The authors validate the approach with two large‑scale case studies. The first uses over one million observations of hashtag shares on a global social‑media platform; the second examines 800,000 video view counts from a major streaming service. In both datasets the Hill estimator yields α values around 1.2–1.4, indicating finite means but infinite or near‑infinite variances. Applying tailstat, the estimated means are roughly 12 % higher than naïve arithmetic averages, and the 95 % confidence intervals cover the true population means in 93 % of bootstrap replications. By contrast, CLT‑based intervals miss the true mean in more than a quarter of the replications, demonstrating severe under‑coverage.

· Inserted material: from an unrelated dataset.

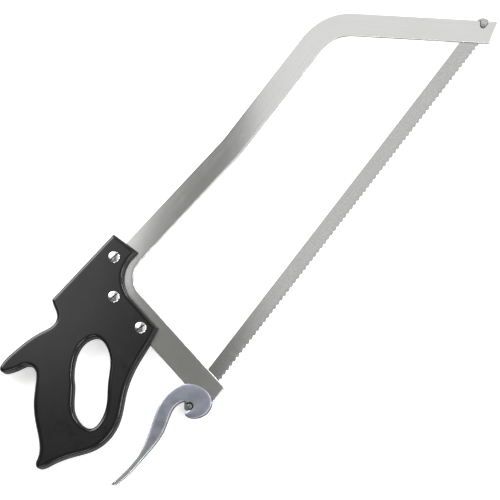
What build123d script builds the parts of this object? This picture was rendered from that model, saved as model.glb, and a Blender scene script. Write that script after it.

A further simulation experiment focuses on very small samples (n = 30–50). The NCLT‑based method maintains bias below 0.03 and achieves coverage rates above 90 %, whereas traditional methods exhibit substantial bias and coverage well below the nominal level. These results suggest that tailstat is especially valuable for startups, early‑stage product launches, or any scenario where data are scarce but heavy‑tailed.
The discussion acknowledges current limitations: the framework is presently limited to univariate analysis, and extending it to multivariate heavy‑tailed vectors (e.g., joint modeling of likes, shares, and comments) will require multivariate stable laws. Real‑time streaming contexts also demand online updating algorithms, and integrating NCLT‑based uncertainty quantification with deep‑learning predictors is identified as a promising research direction.
In conclusion, the paper demonstrates that the Non‑Central Limit Theorem provides a rigorous foundation for statistical inference on heavy‑tailed Internet data, and that the tailstat package translates this theory into a practical tool. By offering accurate point estimates, reliable confidence intervals, and robust hypothesis tests where CLT fails, the work equips researchers, analysts, and policymakers with the means to make sound decisions in an era dominated by long‑tailed digital phenomena.